J.J. – Para publicar uma denúncia de tortura é um sacrifício. Já ouvi chefe, em mais de uma redação, falar: Não vende. Preso e Febem não vendem. Que se danem. Mas, se algum concorrente dá, você é imediatamente cobrado…


O Jornal da Tarde publica?


J.J. – Publica, de acordo com as possibilidades.


No seu livro, o senhor descreve planos para grandes atentados, como um ataque contra a estação de metrô Jabaquara e a derrubada de torres de transmissão de energia em São Paulo. Por que o PCC até hoje não conseguiu realizar esses planos?


J.J. – Talvez porque as pessoas que estão na rua cumprindo instruções do PCC não saibam fazer. Uma vez um policial me disse que a sorte da Polícia é que esse pessoal não sabe nem tirar pino de granada. De fato, houve vários ataques com granadas a postos policiais em que as granadas não explodiram. Às vezes têm dificuldade de leitura. Em 2002 o PCC mandou atacar o Sindicato dos Agentes Penitenciários. Atacaram o Iprem (Instituto de Previdência Municipal), ao lado do prédio do Deic (Departamento de Investigações Criminais). Imagine o que pode acontecer no dia em que souberem atacar.

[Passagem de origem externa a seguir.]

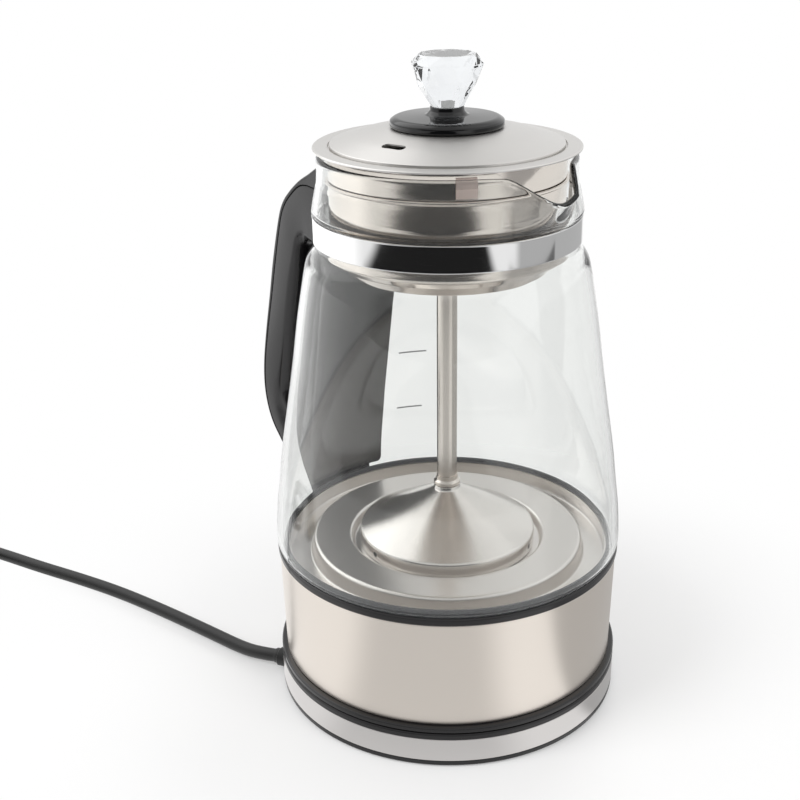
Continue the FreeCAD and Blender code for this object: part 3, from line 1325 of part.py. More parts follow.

O senhor diria que o PCC está enfraquecido? É a sensação passada pela redução drástica do noticiário a respeito do grupo nos últimos meses.


J.J. – Não acredito. Nem enfraquecido, nem desarticulado. Estão unidos. E cada vez que o Estado endurece contra eles, eles se unem mais. A imprensa quer acreditar que estão enfraquecidos. Estão aguardando para ver qual será a política do novo governo estadual.


O senhor descreve como um canadense condenado pelo seqüestro do empresário Abílio Diniz em 1989, David Spencer, foi o cérebro que orientou o PCC para operar centrais telefônicas. O senhor considera relevante essa convivência?


J.J. – Sem dúvida. O que você acha que faz o [Maurício] Norambuena [chileno condenado pelo mesmo crime, recentemente livrado do regime disciplinar diferenciado, uma solitária em que a pessoa fica 23 horas presa]? É como na Ilha Grande [Rio de Janeiro, durante a ditadura], em Taubaté, também ouvi que presos políticos conviveram com presos comuns na Penitenciária do Estado [antigo Carandiru]. É como uma redação, qualquer empresa. O sujeito transmite aos outros o que sabe.